Heidi Cruz-Austin is an alumna of the Pennsylvania Ballet, and she has danced featured roles in works by choreographers ranging from Alvin Ailey to George Balanchine. In addition to dancing with Pennsylvania Ballet, Cruz-Austin has performed with the Philadelphia-based company Ballet X and as a guest artist throughout the United States and Europe. As a choreographer, Cruz-Austin was a winner for the 2003 Ballet Builders showcase in New York City. She has been commissioned to create works for Franklin and Marshall College, Bryn Mawr College, Repertory Dance Theater, and Ballet D’errico, and she was a recipient of the 2004-2005 New Edge Residency at The Community Education Center of Philadelphia.

Corrie Franz Cowart has performed with the Mary Miller Dance Company, LABCO Dance, Minh Tran and Company, the Dance Theatre of Oregon, and the Pittsburgh Opera. She is also the co-artistic director of Co-Art Dance and has performed both nationally and internationally with Impact Productions’ “Dayuma,” and “The Masterpiece.” Cowart continues to perform and choreograph for her own company Co-Art Dance, a contemporary dance company she co-founded in 1997 with her husband Tim Cowart. Corrie is an assistant professor at Muhlenberg College, where she teaches modern, dance composition, and dance on camera.

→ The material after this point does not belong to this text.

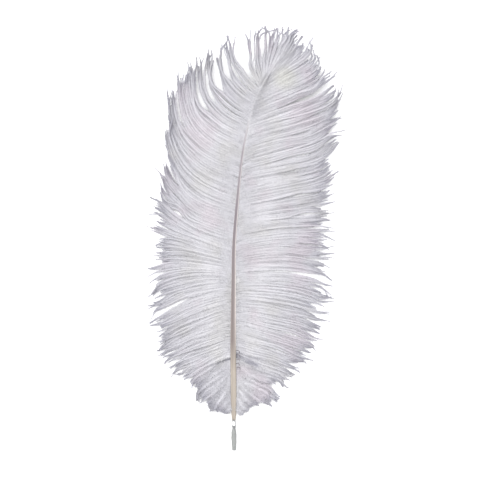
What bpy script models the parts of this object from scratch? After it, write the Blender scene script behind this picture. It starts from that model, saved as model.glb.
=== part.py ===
"""An ostrich plume lying on its back, grooved side of the shaft up. Metres, +Z up.

The plume is one grown piece, so it is one object: a quill, the shaft that carries on from it, and the
locks of barbs on both sides, all joined. It is laid out in millimetres from the centre of the quill's
cut end, +Y along the shaft and +X to the right as seen from above, and is then moved so that the
origin lies under the middle of its outline, on the surface it rests on.
"""

import math
import random

import bmesh
import bpy
from mathutils import Vector

MM = 0.001
SEED = 7

# Quill: the clear hollow end of the shaft. Rows are (distance up the shaft, width).
QUILL_END = 27.0
QUILL_WIDTHS = ((0.0, 2.9), (1.0, 3.3), (5.0, 3.45), (11.0, 3.4), (16.0, 2.9), (19.5, 2.3), (27.0, 2.3))
QUILL_ROWS = 10
QUILL_SIDES = 12

# Shaft: starts as a point inside the quill. Rows are (distance up, sideways place) and (distance up, width).
SHAFT_START = 18.5
SHAFT_END = 281.0
SHAFT_ROUTE = (
    (0.0, 0.0), (40.0, -0.3), (75.0, -0.6), (120.0, -0.3), (146.0, 0.1), (180.0, 2.8),
    (203.0, 5.2), (222.0, 8.2), (241.0, 12.7), (254.0, 18.0), (266.0, 25.3), (281.0, 36.5),
)
SHAFT_WIDTHS = (
    (18.5, 1.2), (23.0, 2.5), (28.0, 3.7), (34.0, 4.2), (48.0, 4.2), (80.0, 3.7),
    (130.0, 2.7), (200.0, 1.8), (245.0, 1.2), (281.0, 0.7),
)
SHAFT_ROWS = 36
SHAFT_GROOVE = ((-0.26, -0.42), (0.26, -0.42), (0.5, -0.10), (0.46, 0.24), (0.20, 0.42), (0.0, 0.24),
                (-0.20, 0.42), (-0.46, 0.24), (-0.5, -0.10))
SHAFT_FLOOR = 0.42          # depth of the flat back below the shaft's centreline, as a share of its width
SNAP_TO_REST = 0.06         # points of the back this near the resting surface are put on it

# The tip of the plume lifts off the surface and curls over.
LIFT_START = 150.0
TIP_LIFT = 21.0

# Locks: flattened, tapering strands. The section is given for a width of 1.
LOCK_SECTION = ((-0.5, 0.0), (0.0, -0.09), (0.5, 0.0), (0.0, 0.11))
LOCK_KEEL = 0.09            # depth below the lock's centreline, as a share of its width
LOCK_POINT = 0.11           # width of the lock's tip, as a share of its full width
LOCK_STEP = 10.5            # length of one straight stretch of a lock
LOCK_LEAST_ROWS = 4
LEAVE_HANDLE = 0.42         # length of the curve's handle at a lock's root, as a share of the lock's reach
END_HANDLE = 0.33           # and of the handle at its tip
TAPER_TURN = 2.6            # the larger, the further along its length a lock keeps its width
TAPER_POINT = 0.9           # the smaller, the blunter its point
BELLY_AT = 0.45             # where along its length a lock lies lowest
REST_GAP = 0.02             # what a lock's keel keeps off the resting surface
ROOT_BURIED = 0.35          # how far past the shaft's centreline a lock starts, as a share of its width
LAYER_STEP = 0.7            # neighbouring locks lie this much higher and lower in turn
RAGGED = 3.5                # how far a lock's tip strays from the even outline, at most
RAGGED_RANGE = (-1.0, 0.6)  # a lock is more often short of that outline than past it
RAGGED_UP = 0.5             # how much of the stray also shifts the tip along the plume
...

Nicholas Leichter is the director of Nicholas Leichter Dance, for which he has created more than 25 works. He was a member of Ralph Lemon Company from 1993 to 1995, and has performed with the companies of Jennifer Muller, Ronald K. Brown, and others. Leichter has taught throughout the United States, at festivals in Eastern and Western Europe, Asia, and Canada. He has been on faculty at Tisch School of the Arts and the American Dance Festival in Durham, New York, Russia, Korea, and most recently, Shanghai. Leichter and his company presented “The Whiz,” a reimagining of Broadway’s “The Wiz,” at the Zoellner Arts Center in January in conjunction with the Muhlenberg Dancers.

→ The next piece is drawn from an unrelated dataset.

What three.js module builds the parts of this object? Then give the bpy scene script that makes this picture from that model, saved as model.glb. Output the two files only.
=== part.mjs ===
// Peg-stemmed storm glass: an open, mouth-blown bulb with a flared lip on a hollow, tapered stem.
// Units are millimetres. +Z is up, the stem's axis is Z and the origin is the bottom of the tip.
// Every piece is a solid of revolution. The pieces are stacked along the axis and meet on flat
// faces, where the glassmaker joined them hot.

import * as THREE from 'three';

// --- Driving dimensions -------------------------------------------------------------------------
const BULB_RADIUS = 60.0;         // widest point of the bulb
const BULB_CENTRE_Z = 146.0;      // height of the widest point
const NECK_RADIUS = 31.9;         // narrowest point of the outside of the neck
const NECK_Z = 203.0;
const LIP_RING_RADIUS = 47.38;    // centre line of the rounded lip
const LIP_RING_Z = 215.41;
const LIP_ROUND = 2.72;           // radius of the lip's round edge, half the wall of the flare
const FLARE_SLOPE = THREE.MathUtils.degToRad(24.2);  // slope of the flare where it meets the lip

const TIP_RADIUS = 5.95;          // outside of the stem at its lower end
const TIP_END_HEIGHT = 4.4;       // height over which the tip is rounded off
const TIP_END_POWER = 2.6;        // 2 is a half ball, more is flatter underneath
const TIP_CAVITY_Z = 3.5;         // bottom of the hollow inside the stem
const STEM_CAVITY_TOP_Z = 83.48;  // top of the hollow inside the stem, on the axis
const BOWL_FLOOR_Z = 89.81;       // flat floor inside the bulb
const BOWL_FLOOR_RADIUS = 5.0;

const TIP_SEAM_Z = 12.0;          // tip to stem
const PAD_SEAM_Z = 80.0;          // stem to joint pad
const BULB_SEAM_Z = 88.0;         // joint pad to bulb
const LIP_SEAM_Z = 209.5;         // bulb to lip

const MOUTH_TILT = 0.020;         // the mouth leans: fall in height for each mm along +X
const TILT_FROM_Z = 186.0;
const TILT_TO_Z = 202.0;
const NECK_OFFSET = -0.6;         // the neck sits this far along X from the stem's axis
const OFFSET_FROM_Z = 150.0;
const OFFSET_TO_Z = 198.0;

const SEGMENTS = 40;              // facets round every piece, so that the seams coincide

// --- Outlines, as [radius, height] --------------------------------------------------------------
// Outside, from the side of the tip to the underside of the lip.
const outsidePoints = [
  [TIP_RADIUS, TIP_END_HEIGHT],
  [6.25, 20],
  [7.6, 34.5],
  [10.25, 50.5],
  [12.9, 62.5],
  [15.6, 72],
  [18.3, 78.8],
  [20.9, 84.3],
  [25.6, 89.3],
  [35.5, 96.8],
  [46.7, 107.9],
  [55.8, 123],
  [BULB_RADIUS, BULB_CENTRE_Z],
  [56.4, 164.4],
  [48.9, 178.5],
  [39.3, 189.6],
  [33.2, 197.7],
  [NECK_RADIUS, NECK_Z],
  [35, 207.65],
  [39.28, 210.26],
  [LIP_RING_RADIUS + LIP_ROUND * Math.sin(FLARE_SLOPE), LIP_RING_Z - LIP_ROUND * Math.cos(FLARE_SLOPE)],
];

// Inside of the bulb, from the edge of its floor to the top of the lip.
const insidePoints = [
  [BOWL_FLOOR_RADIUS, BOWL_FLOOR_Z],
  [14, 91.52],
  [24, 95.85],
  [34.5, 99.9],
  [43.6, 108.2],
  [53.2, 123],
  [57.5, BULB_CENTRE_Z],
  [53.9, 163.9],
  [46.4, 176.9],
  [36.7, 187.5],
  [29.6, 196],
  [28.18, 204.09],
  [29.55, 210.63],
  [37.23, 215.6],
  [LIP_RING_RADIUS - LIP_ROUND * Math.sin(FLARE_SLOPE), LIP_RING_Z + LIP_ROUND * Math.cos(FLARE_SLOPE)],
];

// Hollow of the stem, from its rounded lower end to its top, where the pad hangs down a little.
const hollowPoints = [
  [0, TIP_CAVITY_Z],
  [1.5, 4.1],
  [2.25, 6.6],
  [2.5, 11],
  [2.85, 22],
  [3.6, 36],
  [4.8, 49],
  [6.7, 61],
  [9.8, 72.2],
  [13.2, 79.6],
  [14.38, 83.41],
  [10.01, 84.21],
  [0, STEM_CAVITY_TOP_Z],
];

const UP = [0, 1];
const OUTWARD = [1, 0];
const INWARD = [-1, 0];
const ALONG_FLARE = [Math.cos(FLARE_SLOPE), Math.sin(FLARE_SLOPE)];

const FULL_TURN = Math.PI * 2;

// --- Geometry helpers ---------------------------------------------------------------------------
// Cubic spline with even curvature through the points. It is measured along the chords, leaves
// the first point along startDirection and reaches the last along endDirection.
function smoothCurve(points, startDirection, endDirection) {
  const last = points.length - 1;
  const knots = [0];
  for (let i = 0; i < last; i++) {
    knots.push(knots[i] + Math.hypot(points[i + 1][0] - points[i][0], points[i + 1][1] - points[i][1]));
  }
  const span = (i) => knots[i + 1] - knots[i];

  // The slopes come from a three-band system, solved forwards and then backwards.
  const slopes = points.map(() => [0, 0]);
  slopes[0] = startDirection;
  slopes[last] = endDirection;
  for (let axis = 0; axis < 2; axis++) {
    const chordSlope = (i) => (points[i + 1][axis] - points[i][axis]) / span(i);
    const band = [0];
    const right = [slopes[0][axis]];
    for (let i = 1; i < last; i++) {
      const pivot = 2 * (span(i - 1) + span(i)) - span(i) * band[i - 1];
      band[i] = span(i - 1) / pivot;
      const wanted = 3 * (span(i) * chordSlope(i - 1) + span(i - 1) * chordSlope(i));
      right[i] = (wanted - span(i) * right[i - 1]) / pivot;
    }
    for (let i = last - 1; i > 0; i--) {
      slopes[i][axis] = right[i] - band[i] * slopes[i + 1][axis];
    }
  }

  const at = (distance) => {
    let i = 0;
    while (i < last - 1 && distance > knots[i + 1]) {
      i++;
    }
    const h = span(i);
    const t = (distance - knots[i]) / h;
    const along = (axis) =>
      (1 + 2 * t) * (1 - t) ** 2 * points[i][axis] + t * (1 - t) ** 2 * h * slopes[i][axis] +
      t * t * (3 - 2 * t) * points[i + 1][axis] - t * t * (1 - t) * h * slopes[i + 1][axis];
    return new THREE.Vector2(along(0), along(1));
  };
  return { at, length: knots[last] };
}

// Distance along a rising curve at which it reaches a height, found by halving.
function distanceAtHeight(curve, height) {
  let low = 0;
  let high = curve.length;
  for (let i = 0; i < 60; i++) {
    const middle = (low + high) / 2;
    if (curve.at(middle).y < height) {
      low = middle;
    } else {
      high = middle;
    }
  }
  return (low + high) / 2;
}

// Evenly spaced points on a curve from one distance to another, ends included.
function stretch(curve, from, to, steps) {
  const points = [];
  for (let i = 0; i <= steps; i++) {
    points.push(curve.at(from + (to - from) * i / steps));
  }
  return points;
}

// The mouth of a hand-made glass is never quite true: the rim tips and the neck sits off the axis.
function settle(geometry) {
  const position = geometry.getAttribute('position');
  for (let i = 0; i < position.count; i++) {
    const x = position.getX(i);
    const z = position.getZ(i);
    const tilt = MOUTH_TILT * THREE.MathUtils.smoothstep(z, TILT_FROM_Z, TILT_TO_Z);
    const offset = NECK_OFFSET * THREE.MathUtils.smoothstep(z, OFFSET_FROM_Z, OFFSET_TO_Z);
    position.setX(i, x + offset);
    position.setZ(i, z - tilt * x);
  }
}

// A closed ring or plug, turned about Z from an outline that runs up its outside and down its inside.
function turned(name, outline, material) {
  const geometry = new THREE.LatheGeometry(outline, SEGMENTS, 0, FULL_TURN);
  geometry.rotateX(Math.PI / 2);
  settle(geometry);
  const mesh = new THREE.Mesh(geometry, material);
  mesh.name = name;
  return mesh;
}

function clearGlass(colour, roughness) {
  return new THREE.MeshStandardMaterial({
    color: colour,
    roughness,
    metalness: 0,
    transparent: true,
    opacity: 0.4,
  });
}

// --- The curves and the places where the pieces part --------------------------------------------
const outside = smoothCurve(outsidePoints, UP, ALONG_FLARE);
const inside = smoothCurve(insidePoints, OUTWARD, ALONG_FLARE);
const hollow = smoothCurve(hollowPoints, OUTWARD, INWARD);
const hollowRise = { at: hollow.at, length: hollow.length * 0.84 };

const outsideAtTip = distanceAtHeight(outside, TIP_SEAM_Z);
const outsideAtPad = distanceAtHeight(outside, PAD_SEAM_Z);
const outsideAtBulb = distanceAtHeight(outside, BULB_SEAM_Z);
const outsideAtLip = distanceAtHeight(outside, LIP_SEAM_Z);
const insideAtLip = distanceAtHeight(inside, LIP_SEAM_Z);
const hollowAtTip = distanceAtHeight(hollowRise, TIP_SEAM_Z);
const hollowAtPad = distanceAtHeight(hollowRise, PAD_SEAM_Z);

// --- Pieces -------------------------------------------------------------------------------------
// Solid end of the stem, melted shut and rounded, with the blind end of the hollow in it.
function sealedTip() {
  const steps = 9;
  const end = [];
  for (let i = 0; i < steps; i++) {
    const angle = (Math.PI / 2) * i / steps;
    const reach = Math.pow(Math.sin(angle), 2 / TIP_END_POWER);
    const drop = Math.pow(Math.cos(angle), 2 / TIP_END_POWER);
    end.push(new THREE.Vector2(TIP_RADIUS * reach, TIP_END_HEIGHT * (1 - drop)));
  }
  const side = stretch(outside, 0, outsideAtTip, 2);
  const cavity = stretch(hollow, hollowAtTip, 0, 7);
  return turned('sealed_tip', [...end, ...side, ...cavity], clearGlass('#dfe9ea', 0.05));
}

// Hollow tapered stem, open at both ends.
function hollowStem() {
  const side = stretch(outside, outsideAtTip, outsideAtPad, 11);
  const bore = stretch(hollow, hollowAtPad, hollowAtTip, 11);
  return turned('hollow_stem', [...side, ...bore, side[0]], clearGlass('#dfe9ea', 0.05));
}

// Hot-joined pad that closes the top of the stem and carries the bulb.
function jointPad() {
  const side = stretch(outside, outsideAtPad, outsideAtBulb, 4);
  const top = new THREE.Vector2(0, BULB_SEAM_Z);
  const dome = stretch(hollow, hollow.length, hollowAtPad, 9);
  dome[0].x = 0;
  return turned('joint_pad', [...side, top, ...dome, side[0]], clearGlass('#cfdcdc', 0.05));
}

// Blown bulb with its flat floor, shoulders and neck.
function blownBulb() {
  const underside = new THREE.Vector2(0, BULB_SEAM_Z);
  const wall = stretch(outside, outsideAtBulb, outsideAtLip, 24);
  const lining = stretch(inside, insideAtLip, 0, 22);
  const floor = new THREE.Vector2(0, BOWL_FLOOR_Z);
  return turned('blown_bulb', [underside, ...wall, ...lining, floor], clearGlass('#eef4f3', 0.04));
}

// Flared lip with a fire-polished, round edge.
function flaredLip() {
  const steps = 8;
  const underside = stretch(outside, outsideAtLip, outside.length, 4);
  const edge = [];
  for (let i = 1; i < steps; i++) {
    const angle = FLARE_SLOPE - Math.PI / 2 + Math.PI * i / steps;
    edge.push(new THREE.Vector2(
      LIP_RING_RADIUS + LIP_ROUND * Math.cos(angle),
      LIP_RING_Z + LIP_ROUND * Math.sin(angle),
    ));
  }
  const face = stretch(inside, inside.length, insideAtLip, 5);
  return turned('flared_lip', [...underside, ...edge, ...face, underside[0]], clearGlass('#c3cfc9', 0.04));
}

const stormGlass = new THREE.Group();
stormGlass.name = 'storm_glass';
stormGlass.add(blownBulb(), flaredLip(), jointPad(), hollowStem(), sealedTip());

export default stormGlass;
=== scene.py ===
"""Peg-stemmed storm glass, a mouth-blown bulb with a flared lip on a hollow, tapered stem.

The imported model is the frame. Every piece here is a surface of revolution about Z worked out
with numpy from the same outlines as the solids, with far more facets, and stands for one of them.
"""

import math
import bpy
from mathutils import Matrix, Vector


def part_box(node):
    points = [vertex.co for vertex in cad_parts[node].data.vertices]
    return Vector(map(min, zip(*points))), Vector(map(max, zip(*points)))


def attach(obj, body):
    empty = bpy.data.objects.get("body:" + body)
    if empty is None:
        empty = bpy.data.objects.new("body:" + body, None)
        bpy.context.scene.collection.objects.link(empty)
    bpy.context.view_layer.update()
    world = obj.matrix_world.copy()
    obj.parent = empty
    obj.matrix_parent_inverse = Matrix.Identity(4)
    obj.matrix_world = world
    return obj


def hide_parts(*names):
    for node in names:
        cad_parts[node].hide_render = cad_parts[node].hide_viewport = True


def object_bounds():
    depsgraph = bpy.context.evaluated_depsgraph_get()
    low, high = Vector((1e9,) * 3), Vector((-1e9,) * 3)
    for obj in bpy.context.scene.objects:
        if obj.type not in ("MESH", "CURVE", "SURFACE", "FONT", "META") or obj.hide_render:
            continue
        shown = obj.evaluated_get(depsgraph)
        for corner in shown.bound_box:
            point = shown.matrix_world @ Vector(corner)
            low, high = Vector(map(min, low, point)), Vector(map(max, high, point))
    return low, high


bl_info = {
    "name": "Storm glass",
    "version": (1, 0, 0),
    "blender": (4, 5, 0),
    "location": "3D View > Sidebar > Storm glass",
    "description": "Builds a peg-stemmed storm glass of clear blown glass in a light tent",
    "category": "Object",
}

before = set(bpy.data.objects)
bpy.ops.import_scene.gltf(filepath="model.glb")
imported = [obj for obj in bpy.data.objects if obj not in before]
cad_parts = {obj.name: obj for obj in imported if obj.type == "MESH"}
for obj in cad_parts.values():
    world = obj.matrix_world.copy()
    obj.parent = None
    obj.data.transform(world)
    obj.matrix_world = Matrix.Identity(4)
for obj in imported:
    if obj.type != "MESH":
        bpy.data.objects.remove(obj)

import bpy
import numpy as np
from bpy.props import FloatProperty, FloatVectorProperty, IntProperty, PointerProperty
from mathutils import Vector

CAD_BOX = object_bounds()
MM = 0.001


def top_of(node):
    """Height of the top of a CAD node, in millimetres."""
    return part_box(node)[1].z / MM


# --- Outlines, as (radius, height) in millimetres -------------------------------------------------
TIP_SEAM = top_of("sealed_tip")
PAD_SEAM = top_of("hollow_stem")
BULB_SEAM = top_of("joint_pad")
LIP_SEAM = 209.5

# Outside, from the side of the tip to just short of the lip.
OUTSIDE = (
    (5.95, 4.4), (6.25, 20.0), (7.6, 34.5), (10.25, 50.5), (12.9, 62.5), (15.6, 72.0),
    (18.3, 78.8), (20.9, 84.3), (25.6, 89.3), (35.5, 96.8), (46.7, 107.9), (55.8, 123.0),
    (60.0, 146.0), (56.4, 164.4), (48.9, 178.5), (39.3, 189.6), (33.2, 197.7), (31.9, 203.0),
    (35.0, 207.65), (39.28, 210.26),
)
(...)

Shelley Oliver has more than 20 years experience as a professional tap dancer. She is a founding member of the noted dance ensemble “Manhattan Tap,” and she has toured extensively throughout Europe, China, the Caribbean, Canada and the United States, performing with such tap notables as Savion Glover, Jimmy Slide, Buster Brown and Chuck Green. She has conducted lecture demonstrations for Lincoln Center, New York City public schools, and universities throughout the United States. She teaches a comprehensive jazz tap program at Muhlenberg College and directs the Muhlenberg Jazztap Ensemble, providing community outreach programs in the Allentown area. Oliver’s piece will feature live musical accompaniment by the David Leonhardt Jazz Group.

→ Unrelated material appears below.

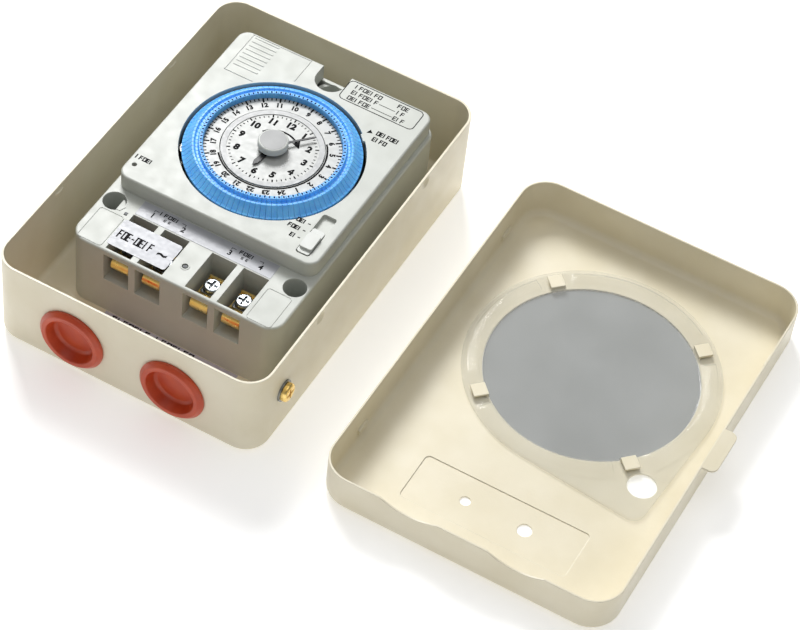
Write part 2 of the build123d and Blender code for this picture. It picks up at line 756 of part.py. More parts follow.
# ================================================================ dial, turning once a day
web_top = face_top - dial_ring_depth + dial_skin
web_bottom = web_top - dial_skin
hub_bore = tube_outer + running_fit
bridge_top = bridge_bottom + plate_thickness
hub_bottom = bridge_top + 0.4
dial_gear_top = hub_bottom + 2.0
carrier_bottom = pin_base - carrier_thickness
pin_arc = 360 / pin_count - pin_gap_angle
minute_pitch = train_distance * minute_teeth / (minute_teeth + wheel_teeth)
wheel_pitch = train_distance * wheel_teeth / (minute_teeth + wheel_teeth)
hour_pinion_pitch = train_distance * hour_pinion_teeth / (hour_pinion_teeth + hour_teeth)
hour_pitch = train_distance * hour_teeth / (hour_pinion_teeth + hour_teeth)
dial_pinion_pitch = train_distance * dial_pinion_teeth / (dial_pinion_teeth + dial_teeth)
dial_pitch = train_distance * dial_teeth / (dial_pinion_teeth + dial_teeth)
wheel_x = module_x + train_distance * cos(radians(train_direction))
wheel_y = dial_y + train_distance * sin(radians(train_direction))
motor_pitch = wheel_pitch * motor_teeth / wheel_teeth
motor_distance = wheel_pitch + motor_pitch
motor_x = wheel_x + motor_distance * cos(radians(motor_direction))
motor_y = wheel_y + motor_distance * sin(radians(motor_direction))
wheel_plane = Plane(origin=(wheel_x, wheel_y, 0))
motor_plane = Plane(origin=(motor_x, motor_y, 0))
wheel_phase = meshed_phase(minute_teeth, 0, train_direction, wheel_teeth)
motor_phase = meshed_phase(wheel_teeth, wheel_phase, motor_direction, motor_teeth)
hour_phase = meshed_phase(hour_pinion_teeth, 0, train_direction - 180, hour_teeth)
dial_phase = meshed_phase(dial_pinion_teeth, 0, train_direction - 180, dial_teeth)

with BuildPart() as dial_plate:
    with BuildSketch(dial_plane.offset(web_bottom)):
        Circle(ring_inner)
    extrude(amount=dial_skin)
    with BuildSketch(dial_plane.offset(web_top)):
        Circle(ring_inner)
        Circle(dial_inner, mode=Mode.SUBTRACT)
    extrude(amount=face_top - web_top)
    with BuildSketch(dial_plane.offset(carrier_bottom)):
        Circle(ring_inner)
        Circle(ring_inner - dial_skin, mode=Mode.SUBTRACT)
    extrude(amount=web_bottom - carrier_bottom)
    with BuildSketch(dial_plane.offset(dial_gear_top)):
        Circle(hub_radius)
    extrude(amount=web_bottom - dial_gear_top)
    with BuildSketch(dial_plane.offset(hub_bottom)):
        Polygon(*gear_outline(dial_teeth, dial_pitch, dial_phase), align=None)
    extrude(amount=dial_gear_top - hub_bottom)
    with BuildSketch(dial_plane.offset(hub_bottom)):
        Circle(hub_bore)
    extrude(amount=face_top, mode=Mode.SUBTRACT)
dial_plate.part.label = "dial_plate_24h"
export_step(dial_plate.part, "parts/dial_plate_24h.step")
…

Trinette Singleton is a protege of ballet icon Robert Joffrey and was on faculty at The Joffrey Ballet School in New York City, teaching until 2004. Singleton has performed throughout the United States, Canada, Mexico and Europe in ballets by such notable choreographers as Joffrey, George Balanchine, John Cranko, Kurt Jooss, and Twyla Tharp. She was the first dancer to ever appear on the cover of a national news magazine — Time, in 1968. Currently, Singleton is co-artistic director of Repertory Dance Theatre in Allentown, and is on the faculty at DeSales University. Her original work “Capriccios” garnered the Outstanding Choreographer award at the semifinals of the Youth America Grand Prix, spring 2010.

Nicole Wolcott is a choreographer, teacher, and performance artist based in New York City. In 2003 Wolcott co-founded Keigwin + Company with Larry Keigwin and was the associate artistic director until 2010. Nicole has performed at the Metropolitan Opera House under the direction of Julie Taymor and Mark Dendy, worked with site-specific choreographer Noemie Lafrance, was a featured dancer in Doug Elkin’s original “Fraulein Maria,” appeared in music videos and concerts with Fischerspooner; and is a featured dancer in “Across the Universe,” an Oscar-nominated film by director Julie Taymor.

Artistic director Karen Dearborn has choreographed more than 70 works in concert, theater, and musical theater, including national tours of the Tony Award-winning National Theatre of the Deaf and several Equity theatres. She has provided choreography for the Muhlenberg theater productions of “Oklahoma!” “Urinetown,” and “West Side Story,” and Muhlenberg Summer Music Theatre productions of “The Sound of Music,” “The Who’s Tommy,” and “Oliver!” to name just a few. Dearborn is the founding director of Muhlenberg’s dance program. Her scholarly research has been published in the Journal of Dance Education, and she contributed an essay to the book “Performing Magic on the Western Stage.” She serves on the executive board of the American College Dance Festival Association.

Muhlenberg College is a liberal arts college of about 2,200 students in Allentown, Pa. The College offers Bachelor of Arts degrees in theater and dance. The Fiske Guide to Colleges lists both the theater and dance programs among the top small college programs in the United States. Muhlenberg is one of only eight colleges to be listed in Fiske for both theater and dance.